STORED DATA -
★ ★ ★ ★
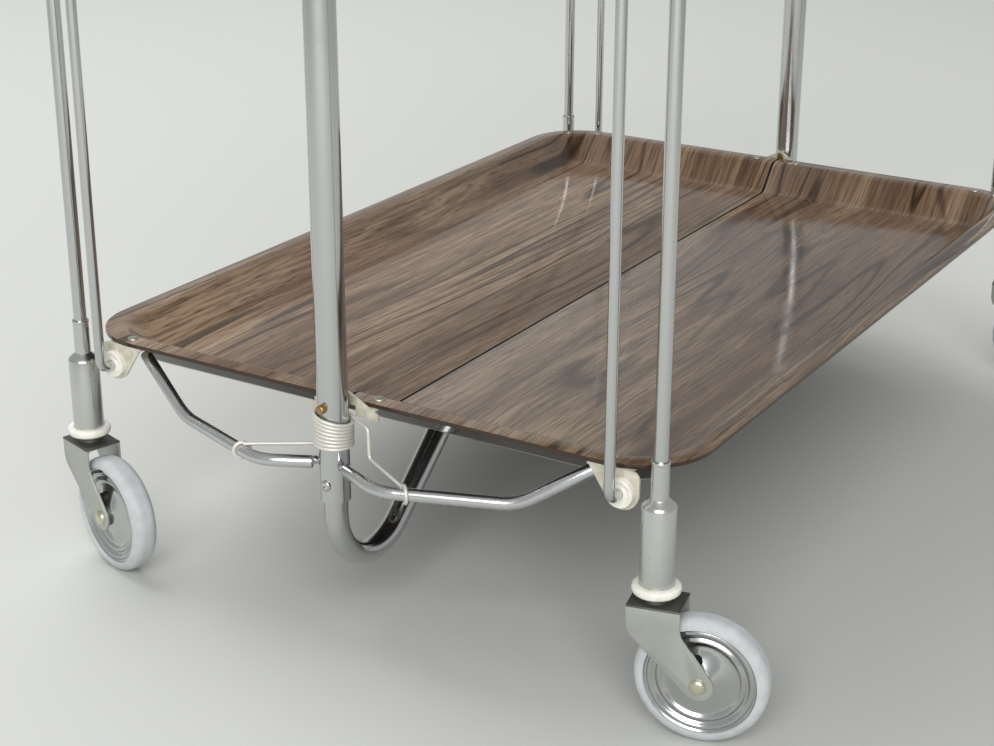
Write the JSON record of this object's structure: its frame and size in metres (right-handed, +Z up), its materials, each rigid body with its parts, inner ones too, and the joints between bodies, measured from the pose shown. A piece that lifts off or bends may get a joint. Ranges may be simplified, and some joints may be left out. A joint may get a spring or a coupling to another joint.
{
  "type": "folding two-tier serving trolley",
  "caption": "Folding two-tier tea trolley: split wood-grain trays on chromed rods, two cane-handled posts joined by a low bow, four swivel casters.",
  "frame": {"origin": "on the floor under the middle of the trays, where the wheels stand, with the trolley open", "axes": "+X along the trays from one post to the other, +Y across the trays, +Z up"},
  "size_m": [0.6864, 0.5324, 0.624],
  "materials": {
    "post_chrome": "bright chromed tube",
    "bow_chrome": "bright chromed tube",
    "rod_chrome": "bright chromed rod",
    "screw_steel": "plated steel",
    "peg_brass": "dull brass",
    "handle_plastic": "off-white moulded plastic",
    "spring_steel": "dull drawn wire",
    "walnut_laminate": "glossy printed walnut laminate on pressed board",
    "cream_enamel": "pale cream enamel",
    "bush_plastic": "white moulded plastic",
    "rivet_metal": "pale domed rivet",
    "socket_chrome": "satin chromed pressed steel",
    "ring_plastic": "white moulded plastic",
    "fork_steel": "bright zinc plate",
    "axle_steel": "domed plated rivet",
    "disc_chrome": "chromed pressing",
    "tyre_rubber": "light grey rubber"
  },
  "bodies": {
    "frame": {"near_upright": "post_chrome", "far_upright": "post_chrome", "lower_bow": "bow_chrome", "bow_screws": "screw_steel", "handle_caps": "handle_plastic", "stop_pegs": "peg_brass", "arm_springs": "spring_steel"},
    "lower_right_half": {"lower_right_tray": "walnut_laminate", "lower_right_brackets": "cream_enamel", "lower_right_arms": "rod_chrome", "lower_right_bushes": "bush_plastic", "lower_right_rivets": "rivet_metal"},
    "lower_left_half": {"lower_left_tray": "walnut_laminate", "lower_left_brackets": "cream_enamel", "lower_left_arms": "rod_chrome", "lower_left_bushes": "bush_plastic", "lower_left_rivets": "rivet_metal"},
    "upper_right_half": {"upper_right_tray": "walnut_laminate", "upper_right_brackets": "cream_enamel", "upper_right_arms": "rod_chrome", "upper_right_bushes": "bush_plastic", "upper_right_rivets": "rivet_metal"},
    "upper_left_half": {"upper_left_tray": "walnut_laminate", "upper_left_brackets": "cream_enamel", "upper_left_arms": "rod_chrome", "upper_left_bushes": "bush_plastic", "upper_left_rivets": "rivet_metal"},
    "near_right_leg": {"near_right_hanger_rod": "rod_chrome", "near_right_leg_tube": "rod_chrome", "near_right_caster_socket": "socket_chrome", "near_right_socket_ring": "ring_plastic"},
    "near_right_caster": {"near_right_caster_fork": "fork_steel", "near_right_caster_axle": "axle_steel"},
    "near_right_wheel": {"near_right_wheel_disc": "disc_chrome", "near_right_tyre": "tyre_rubber"},
    "near_left_leg": {"near_left_hanger_rod": "rod_chrome", "near_left_leg_tube": "rod_chrome", "near_left_caster_socket": "socket_chrome", "near_left_socket_ring": "ring_plastic"},
    "near_left_caster": {"near_left_caster_fork": "fork_steel", "near_left_caster_axle": "axle_steel"},
    "near_left_wheel": {"near_left_wheel_disc": "disc_chrome", "near_left_tyre": "tyre_rubber"},
    "far_right_leg": {"far_right_hanger_rod": "rod_chrome", "far_right_leg_tube": "rod_chrome", "far_right_caster_socket": "socket_chrome", "far_right_socket_ring": "ring_plastic"},
    "far_right_caster": {"far_right_caster_fork": "fork_steel", "far_right_caster_axle": "axle_steel"},
    "far_right_wheel": {"far_right_wheel_disc": "disc_chrome", "far_right_tyre": "tyre_rubber"},
    "far_left_leg": {"far_left_hanger_rod": "rod_chrome", "far_left_leg_tube": "rod_chrome", "far_left_caster_socket": "socket_chrome", "far_left_socket_ring": "ring_plastic"},
    "far_left_caster": {"far_left_caster_fork": "fork_steel", "far_left_caster_axle": "axle_steel"},
    "far_left_wheel": {"far_left_wheel_disc": "disc_chrome", "far_left_tyre": "tyre_rubber"}
  },
  "joints": [
    {"name": "lower_right_fold", "type": "hinge", "parent": "frame", "child": "lower_right_half", "pos_m": [0, -0.0113, 0.1163], "axis": [1, 0, 0], "range_deg": [0, 76], "deforming": ["arm_springs"]},
    {"name": "lower_left_fold", "type": "hinge", "parent": "frame", "child": "lower_left_half", "pos_m": [0, 0.0113, 0.1163], "axis": [-1, 0, 0], "range_deg": [0, 76]},
    {"name": "upper_right_fold", "type": "hinge", "parent": "frame", "child": "upper_right_half", "pos_m": [0, -0.0113, 0.4763], "axis": [1, 0, 0], "range_deg": [0, 76]},
    {"name": "upper_left_fold", "type": "hinge", "parent": "frame", "child": "upper_left_half", "pos_m": [0, 0.0113, 0.4763], "axis": [-1, 0, 0], "range_deg": [0, 76]},
    {"name": "near_right_leg_pivot", "type": "hinge", "parent": "lower_right_half", "child": "near_right_leg", "pos_m": [-0.3046, -0.178, 0.1358], "axis": [-1, 0, 0], "range_deg": [0, 76]},
    {"name": "near_right_swivel", "type": "hinge", "parent": "near_right_leg", "child": "near_right_caster", "pos_m": [-0.3075, -0.2023, 0.1], "axis": [0, 0, 1], "continuous": true},
    {"name": "near_right_wheel_spin", "type": "hinge", "parent": "near_right_caster", "child": "near_right_wheel", "pos_m": [-0.30143, -0.22861, 0.0375], "axis": [0.9744, 0.225, 0], "continuous": true},
    {"name": "near_left_leg_pivot", "type": "hinge", "parent": "lower_left_half", "child": "near_left_leg", "pos_m": [-0.3046, 0.178, 0.1358], "axis": [1, 0, 0], "range_deg": [0, 76]},
    {"name": "near_left_swivel", "type": "hinge", "parent": "near_left_leg", "child": "near_left_caster", "pos_m": [-0.3075, 0.2023, 0.1], "axis": [0, 0, 1], "continuous": true},
    {"name": "near_left_wheel_spin", "type": "hinge", "parent": "near_left_caster", "child": "near_left_wheel", "pos_m": [-0.31539, 0.17648, 0.0375], "axis": [0.9563, -0.2924, 0], "continuous": true},
    {"name": "far_right_leg_pivot", "type": "hinge", "parent": "lower_right_half", "child": "far_right_leg", "pos_m": [0.3046, -0.178, 0.1358], "axis": [-1, 0, 0], "range_deg": [0, 76]},
    {"name": "far_right_swivel", "type": "hinge", "parent": "far_right_leg", "child": "far_right_caster", "pos_m": [0.3075, -0.2023, 0.1], "axis": [0, 0, 1], "continuous": true},
    {"name": "far_right_wheel_spin", "type": "hinge", "parent": "far_right_caster", "child": "far_right_wheel", "pos_m": [0.31219, -0.22889, 0.0375], "axis": [0.9848, 0.1736, 0], "continuous": true},
    {"name": "far_left_leg_pivot", "type": "hinge", "parent": "lower_left_half", "child": "far_left_leg", "pos_m": [0.3046, 0.178, 0.1358], "axis": [1, 0, 0], "range_deg": [0, 76]},
    {"name": "far_left_swivel", "type": "hinge", "parent": "far_left_leg", "child": "far_left_caster", "pos_m": [0.3075, 0.2023, 0.1], "axis": [0, 0, 1], "continuous": true},
    {"name": "far_left_wheel_spin", "type": "hinge", "parent": "far_left_caster", "child": "far_left_wheel", "pos_m": [0.30281, 0.22889, 0.0375], "axis": [-0.9848, -0.1736, 0], "continuous": true}
  ],
  "couplings": [
    {"joint": "lower_left_fold", "follows": "lower_right_fold", "ratio": 1},
    {"joint": "upper_right_fold", "follows": "lower_right_fold", "ratio": 1},
    {"joint": "upper_left_fold", "follows": "lower_right_fold", "ratio": 1},
    {"joint": "near_right_leg_pivot", "follows": "lower_right_fold", "ratio": 1},
    {"joint": "near_left_leg_pivot", "follows": "lower_right_fold", "ratio": 1},
    {"joint": "far_right_leg_pivot", "follows": "lower_right_fold", "ratio": 1},
    {"joint": "far_left_leg_pivot", "follows": "lower_right_fold", "ratio": 1}
  ]
}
★ ★ ★ ★
GOAL OF THE EXERCISE - Which lines hold the word "joints"? Show each one.

FINISHED ANSWER -
Write the JSON record of this object's structure: its frame and size in metres (right-handed, +Z up), its materials, each rigid body with its parts, inner ones too, and the joints between bodies, measured from the pose shown. A piece that lifts off or bends may get a joint. Ranges may be simplified, and some joints may be left out. A joint may get a spring or a coupling to another joint.
  "joints": [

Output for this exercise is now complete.